Law Enforcement Response
The investigation was unprecedented in scale. Chinese police deployed over 1,000 officers across 28 provinces and more than 240 cities, interviewing over 10,000 victims. Investigators made four trips into active conflict zones in Myanmar’s Kokang region to exhume bodies and collect evidence, as detailed in the CCTV investigation report.
“Our investigators traveled to 28 provinces and over 240 cities, taking testimony from over 10,000 people,” said Zhang Hanyi, Deputy Director of the Quanzhou Public Security Bureau. “What we’ve uncovered so far is only part of the picture.”

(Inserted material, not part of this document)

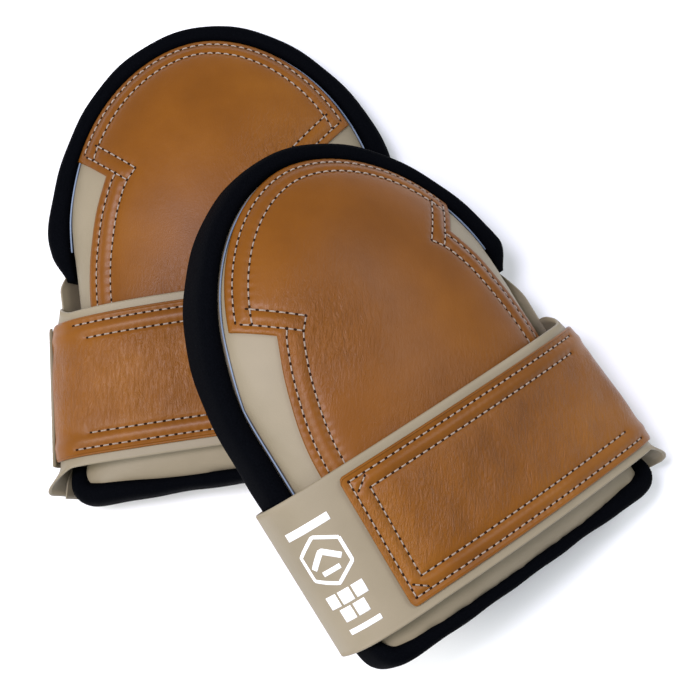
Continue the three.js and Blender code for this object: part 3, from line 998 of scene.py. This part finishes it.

In the broader crackdown on Myanmar-linked fraud, more than 57,000 Chinese suspects have been arrested nationwide.
Legal and Geopolitical Significance
This trial represents a landmark prosecution. It is the first time Chinese courts have tried leaders of Myanmar-based criminal syndicates who operated with state-sanctioned military authority, setting a major precedent for cross-border criminal jurisdiction. The Supreme People’s Court confirmed in March 2026 that 16 principal offenders from the “Four Great Families” have been sentenced to death with immediate execution.
The case also highlights deepening China-Myanmar law enforcement cooperation, with Myanmar authorities actively transferring suspects and facilitating evidence collection despite the complex political situation in northern Myanmar.
What’s Next
The court has adjourned after four days of proceedings, with sentencing to be announced at a later date. The trial sends a clear deterrent message to transnational criminal networks targeting Chinese citizens, though questions remain about the recovery of billions of yuan in laundered fraud proceeds and the status of other Wei family members, including former parliamentarian Wei Chaoren and business operator Wei Rong, who remain at large.
As task force member Huang Yuanfeng noted: “We can only say how fortunate we are in China, how important our sense of security is. If you go abroad lured by high salaries, you place your life in someone else’s hands.”